* [DATASET SECTION]
== == ==
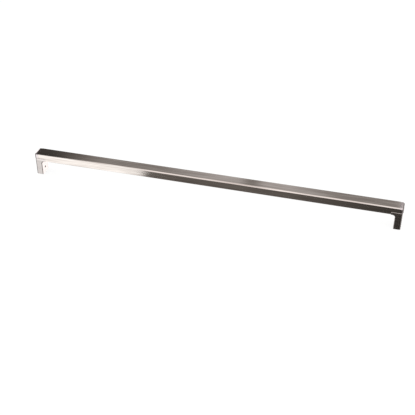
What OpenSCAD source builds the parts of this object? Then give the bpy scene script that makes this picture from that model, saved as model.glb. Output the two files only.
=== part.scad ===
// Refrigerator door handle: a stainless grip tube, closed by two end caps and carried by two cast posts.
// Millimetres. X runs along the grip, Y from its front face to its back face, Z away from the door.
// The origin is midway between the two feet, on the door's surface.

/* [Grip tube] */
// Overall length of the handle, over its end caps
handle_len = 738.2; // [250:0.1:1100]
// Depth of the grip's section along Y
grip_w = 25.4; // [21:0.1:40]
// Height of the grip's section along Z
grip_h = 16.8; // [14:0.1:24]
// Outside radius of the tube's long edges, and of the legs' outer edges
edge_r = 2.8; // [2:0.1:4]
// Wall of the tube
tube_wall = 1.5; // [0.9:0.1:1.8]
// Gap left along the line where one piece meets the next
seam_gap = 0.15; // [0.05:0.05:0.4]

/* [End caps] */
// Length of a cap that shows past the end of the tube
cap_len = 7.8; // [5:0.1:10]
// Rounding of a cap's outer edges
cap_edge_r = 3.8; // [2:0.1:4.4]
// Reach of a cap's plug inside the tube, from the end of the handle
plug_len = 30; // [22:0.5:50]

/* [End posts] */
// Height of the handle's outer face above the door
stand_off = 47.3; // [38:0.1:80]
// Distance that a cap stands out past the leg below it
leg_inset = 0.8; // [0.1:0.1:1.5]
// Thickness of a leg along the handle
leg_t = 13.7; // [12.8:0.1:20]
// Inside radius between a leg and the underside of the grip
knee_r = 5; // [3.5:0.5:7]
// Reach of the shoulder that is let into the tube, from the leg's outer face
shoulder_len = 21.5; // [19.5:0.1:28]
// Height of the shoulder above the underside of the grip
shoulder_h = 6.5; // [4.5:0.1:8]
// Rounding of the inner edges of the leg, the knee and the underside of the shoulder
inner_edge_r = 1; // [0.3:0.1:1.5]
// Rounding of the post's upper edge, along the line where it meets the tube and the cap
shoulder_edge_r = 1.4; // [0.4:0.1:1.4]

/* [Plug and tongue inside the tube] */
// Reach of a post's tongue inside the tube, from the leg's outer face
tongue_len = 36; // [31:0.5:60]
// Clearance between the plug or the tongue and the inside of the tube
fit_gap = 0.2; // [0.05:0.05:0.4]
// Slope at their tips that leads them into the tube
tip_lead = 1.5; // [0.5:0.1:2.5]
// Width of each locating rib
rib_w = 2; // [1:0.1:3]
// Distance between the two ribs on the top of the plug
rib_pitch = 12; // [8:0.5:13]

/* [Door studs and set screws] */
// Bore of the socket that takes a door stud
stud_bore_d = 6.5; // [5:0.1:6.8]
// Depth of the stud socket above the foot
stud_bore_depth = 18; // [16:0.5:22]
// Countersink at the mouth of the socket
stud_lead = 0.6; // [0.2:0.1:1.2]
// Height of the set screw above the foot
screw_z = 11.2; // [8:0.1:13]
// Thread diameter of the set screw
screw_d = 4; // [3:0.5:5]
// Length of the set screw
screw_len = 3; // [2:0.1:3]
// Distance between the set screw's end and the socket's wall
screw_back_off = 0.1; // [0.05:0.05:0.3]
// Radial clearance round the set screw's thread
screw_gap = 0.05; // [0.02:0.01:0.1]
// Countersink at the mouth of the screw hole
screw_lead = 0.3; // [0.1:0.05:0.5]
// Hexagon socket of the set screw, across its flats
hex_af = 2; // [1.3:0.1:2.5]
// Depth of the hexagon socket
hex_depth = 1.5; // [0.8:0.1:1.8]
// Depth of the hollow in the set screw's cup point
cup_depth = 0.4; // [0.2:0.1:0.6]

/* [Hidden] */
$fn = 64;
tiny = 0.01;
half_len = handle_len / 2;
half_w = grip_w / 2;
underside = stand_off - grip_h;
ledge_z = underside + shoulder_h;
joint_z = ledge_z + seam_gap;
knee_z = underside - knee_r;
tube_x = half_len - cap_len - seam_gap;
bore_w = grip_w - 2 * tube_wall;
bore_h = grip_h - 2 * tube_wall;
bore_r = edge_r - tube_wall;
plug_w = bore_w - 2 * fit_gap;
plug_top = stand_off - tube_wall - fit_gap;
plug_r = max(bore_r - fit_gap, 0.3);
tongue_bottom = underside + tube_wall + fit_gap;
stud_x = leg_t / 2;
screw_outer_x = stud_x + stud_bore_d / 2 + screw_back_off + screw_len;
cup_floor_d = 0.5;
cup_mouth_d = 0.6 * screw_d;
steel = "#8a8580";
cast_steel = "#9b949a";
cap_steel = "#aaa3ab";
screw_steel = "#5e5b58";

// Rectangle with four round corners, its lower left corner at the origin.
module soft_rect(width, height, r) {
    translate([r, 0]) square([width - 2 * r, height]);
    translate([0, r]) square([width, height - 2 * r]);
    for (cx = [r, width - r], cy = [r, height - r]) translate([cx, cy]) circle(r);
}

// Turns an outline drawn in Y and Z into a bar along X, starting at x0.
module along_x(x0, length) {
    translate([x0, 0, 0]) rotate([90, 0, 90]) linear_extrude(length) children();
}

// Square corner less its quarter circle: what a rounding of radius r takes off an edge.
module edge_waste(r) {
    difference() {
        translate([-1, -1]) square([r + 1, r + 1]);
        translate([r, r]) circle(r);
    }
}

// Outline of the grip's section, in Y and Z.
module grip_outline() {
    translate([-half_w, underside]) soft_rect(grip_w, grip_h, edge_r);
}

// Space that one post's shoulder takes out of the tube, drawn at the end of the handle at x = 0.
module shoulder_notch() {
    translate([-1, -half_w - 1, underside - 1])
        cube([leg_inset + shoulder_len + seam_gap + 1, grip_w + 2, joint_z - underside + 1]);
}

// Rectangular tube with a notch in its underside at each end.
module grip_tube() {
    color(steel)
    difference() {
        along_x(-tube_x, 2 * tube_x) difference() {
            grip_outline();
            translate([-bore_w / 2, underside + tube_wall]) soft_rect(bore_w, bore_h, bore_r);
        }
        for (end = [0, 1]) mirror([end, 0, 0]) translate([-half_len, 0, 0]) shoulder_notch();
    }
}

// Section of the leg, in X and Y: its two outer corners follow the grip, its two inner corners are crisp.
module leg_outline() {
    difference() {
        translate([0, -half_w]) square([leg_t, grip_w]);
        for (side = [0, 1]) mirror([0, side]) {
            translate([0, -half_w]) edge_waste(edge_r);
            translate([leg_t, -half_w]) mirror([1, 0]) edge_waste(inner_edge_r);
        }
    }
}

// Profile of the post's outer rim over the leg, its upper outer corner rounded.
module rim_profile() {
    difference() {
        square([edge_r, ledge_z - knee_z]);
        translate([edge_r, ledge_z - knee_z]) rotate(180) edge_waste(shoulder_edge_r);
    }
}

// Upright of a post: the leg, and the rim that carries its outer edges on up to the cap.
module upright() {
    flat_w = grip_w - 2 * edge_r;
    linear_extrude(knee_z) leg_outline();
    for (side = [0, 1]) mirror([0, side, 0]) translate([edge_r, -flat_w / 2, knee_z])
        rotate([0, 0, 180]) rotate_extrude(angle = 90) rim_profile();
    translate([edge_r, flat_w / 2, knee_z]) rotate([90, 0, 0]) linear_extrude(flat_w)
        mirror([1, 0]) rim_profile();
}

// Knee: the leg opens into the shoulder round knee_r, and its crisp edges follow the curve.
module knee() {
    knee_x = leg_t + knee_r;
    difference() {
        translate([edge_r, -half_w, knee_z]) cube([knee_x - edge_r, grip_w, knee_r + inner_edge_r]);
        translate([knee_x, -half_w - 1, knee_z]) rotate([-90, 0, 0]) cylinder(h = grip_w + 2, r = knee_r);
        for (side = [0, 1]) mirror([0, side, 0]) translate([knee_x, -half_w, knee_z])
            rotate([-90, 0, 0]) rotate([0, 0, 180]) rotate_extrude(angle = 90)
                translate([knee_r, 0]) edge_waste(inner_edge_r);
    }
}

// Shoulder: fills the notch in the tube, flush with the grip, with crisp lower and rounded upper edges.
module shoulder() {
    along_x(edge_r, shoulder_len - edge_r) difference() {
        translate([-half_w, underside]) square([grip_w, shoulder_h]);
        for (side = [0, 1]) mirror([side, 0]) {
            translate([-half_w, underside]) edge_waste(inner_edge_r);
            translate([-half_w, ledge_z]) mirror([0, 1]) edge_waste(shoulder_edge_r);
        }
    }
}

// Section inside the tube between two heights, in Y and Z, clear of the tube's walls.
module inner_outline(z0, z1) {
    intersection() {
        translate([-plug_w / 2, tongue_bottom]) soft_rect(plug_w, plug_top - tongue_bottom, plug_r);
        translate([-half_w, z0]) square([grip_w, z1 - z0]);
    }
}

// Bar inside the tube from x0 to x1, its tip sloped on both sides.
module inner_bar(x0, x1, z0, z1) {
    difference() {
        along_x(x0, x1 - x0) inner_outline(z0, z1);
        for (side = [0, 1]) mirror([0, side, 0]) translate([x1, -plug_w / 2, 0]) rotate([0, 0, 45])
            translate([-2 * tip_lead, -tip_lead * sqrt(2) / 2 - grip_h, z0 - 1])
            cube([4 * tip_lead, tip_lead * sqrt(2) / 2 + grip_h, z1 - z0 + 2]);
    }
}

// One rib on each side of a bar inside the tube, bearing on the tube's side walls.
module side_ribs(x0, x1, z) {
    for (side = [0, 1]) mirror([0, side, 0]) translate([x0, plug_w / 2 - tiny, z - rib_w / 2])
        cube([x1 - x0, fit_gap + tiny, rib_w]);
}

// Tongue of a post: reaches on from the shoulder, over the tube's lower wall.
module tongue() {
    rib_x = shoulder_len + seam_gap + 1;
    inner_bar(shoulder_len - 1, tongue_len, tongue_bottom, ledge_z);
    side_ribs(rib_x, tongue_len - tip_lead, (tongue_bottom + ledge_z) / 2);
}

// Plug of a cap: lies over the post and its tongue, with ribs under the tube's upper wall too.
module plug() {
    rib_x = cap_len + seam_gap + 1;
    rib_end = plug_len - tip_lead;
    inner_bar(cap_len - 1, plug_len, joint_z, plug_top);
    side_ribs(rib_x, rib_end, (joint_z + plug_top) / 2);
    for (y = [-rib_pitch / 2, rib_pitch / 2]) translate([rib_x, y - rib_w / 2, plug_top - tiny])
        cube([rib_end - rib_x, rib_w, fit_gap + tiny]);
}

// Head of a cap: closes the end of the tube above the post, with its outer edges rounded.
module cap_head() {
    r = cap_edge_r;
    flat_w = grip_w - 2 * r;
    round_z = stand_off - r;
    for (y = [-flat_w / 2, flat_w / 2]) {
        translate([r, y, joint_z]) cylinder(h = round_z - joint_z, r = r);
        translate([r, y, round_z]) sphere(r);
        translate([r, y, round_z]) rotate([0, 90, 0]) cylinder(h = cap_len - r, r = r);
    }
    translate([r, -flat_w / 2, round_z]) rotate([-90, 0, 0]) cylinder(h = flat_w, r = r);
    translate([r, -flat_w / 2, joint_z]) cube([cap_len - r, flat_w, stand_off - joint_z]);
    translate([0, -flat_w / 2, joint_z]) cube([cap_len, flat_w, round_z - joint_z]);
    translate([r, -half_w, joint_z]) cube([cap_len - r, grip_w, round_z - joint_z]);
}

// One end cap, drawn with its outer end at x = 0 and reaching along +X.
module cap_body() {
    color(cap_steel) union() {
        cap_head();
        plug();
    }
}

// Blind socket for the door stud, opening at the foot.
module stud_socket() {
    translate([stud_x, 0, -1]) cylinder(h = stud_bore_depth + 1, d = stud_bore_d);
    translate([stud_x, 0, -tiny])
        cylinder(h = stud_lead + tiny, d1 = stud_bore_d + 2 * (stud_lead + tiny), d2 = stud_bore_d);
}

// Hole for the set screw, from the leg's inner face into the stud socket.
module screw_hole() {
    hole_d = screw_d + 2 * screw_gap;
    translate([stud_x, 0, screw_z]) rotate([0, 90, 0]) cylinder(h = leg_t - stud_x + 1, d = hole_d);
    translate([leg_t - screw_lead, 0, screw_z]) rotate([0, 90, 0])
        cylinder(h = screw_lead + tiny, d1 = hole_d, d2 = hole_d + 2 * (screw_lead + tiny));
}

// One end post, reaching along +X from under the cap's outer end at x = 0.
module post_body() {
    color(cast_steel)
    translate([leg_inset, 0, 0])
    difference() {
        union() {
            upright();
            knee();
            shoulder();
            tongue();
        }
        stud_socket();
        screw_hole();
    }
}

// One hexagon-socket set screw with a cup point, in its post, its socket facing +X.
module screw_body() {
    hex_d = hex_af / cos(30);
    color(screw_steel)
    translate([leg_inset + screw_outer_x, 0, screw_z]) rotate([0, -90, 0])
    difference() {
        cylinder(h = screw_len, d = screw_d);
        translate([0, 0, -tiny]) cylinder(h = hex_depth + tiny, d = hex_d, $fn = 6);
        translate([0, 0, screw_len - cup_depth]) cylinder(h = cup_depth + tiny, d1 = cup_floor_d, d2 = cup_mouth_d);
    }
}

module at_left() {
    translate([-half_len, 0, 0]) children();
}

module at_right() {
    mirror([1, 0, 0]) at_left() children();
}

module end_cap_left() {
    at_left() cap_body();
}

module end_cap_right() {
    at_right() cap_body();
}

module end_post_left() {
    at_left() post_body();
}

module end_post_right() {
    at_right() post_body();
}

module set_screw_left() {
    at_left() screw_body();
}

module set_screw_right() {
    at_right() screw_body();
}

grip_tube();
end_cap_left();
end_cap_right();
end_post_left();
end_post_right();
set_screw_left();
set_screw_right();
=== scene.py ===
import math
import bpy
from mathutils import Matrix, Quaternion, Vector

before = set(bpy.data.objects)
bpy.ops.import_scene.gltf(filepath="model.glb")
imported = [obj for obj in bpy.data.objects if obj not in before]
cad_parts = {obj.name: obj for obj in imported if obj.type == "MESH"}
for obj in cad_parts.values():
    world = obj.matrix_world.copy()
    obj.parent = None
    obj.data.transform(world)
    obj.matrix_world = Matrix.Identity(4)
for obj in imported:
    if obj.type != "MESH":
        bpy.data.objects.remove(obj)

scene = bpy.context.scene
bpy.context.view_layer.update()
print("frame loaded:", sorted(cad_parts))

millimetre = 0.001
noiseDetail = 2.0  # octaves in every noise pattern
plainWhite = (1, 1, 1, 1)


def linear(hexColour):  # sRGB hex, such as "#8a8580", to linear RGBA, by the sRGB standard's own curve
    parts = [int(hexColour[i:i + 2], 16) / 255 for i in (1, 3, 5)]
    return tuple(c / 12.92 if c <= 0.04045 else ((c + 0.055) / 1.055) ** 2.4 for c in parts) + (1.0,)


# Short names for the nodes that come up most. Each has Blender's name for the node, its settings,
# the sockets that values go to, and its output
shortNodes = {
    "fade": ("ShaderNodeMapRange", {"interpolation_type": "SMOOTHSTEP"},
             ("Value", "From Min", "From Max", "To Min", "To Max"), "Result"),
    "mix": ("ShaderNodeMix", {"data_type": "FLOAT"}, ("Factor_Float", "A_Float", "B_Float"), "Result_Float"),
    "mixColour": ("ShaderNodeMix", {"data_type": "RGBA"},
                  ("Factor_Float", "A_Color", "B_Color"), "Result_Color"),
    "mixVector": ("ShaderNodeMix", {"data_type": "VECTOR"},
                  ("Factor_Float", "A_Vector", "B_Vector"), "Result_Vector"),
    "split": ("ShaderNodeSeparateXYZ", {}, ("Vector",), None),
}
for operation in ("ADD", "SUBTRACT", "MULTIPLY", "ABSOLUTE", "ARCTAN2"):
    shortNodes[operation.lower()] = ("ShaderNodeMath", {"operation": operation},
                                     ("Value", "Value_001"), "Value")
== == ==
* [TASK INSTRUCTIONS]
Print exactly the run of lines that starts at the line with "grip_tube();" and ends at the line with "plainWhite = (1, 1, 1, 1)". Leave out every other line.

* [RESULT OF THIS TASK]
grip_tube();
end_cap_left();
end_cap_right();
end_post_left();
end_post_right();
set_screw_left();
set_screw_right();
=== scene.py ===
import math
import bpy
from mathutils import Matrix, Quaternion, Vector

before = set(bpy.data.objects)
bpy.ops.import_scene.gltf(filepath="model.glb")
imported = [obj for obj in bpy.data.objects if obj not in before]
cad_parts = {obj.name: obj for obj in imported if obj.type == "MESH"}
for obj in cad_parts.values():
    world = obj.matrix_world.copy()
    obj.parent = None
    obj.data.transform(world)
    obj.matrix_world = Matrix.Identity(4)
for obj in imported:
    if obj.type != "MESH":
        bpy.data.objects.remove(obj)

scene = bpy.context.scene
bpy.context.view_layer.update()
print("frame loaded:", sorted(cad_parts))

millimetre = 0.001
noiseDetail = 2.0  # octaves in every noise pattern
plainWhite = (1, 1, 1, 1)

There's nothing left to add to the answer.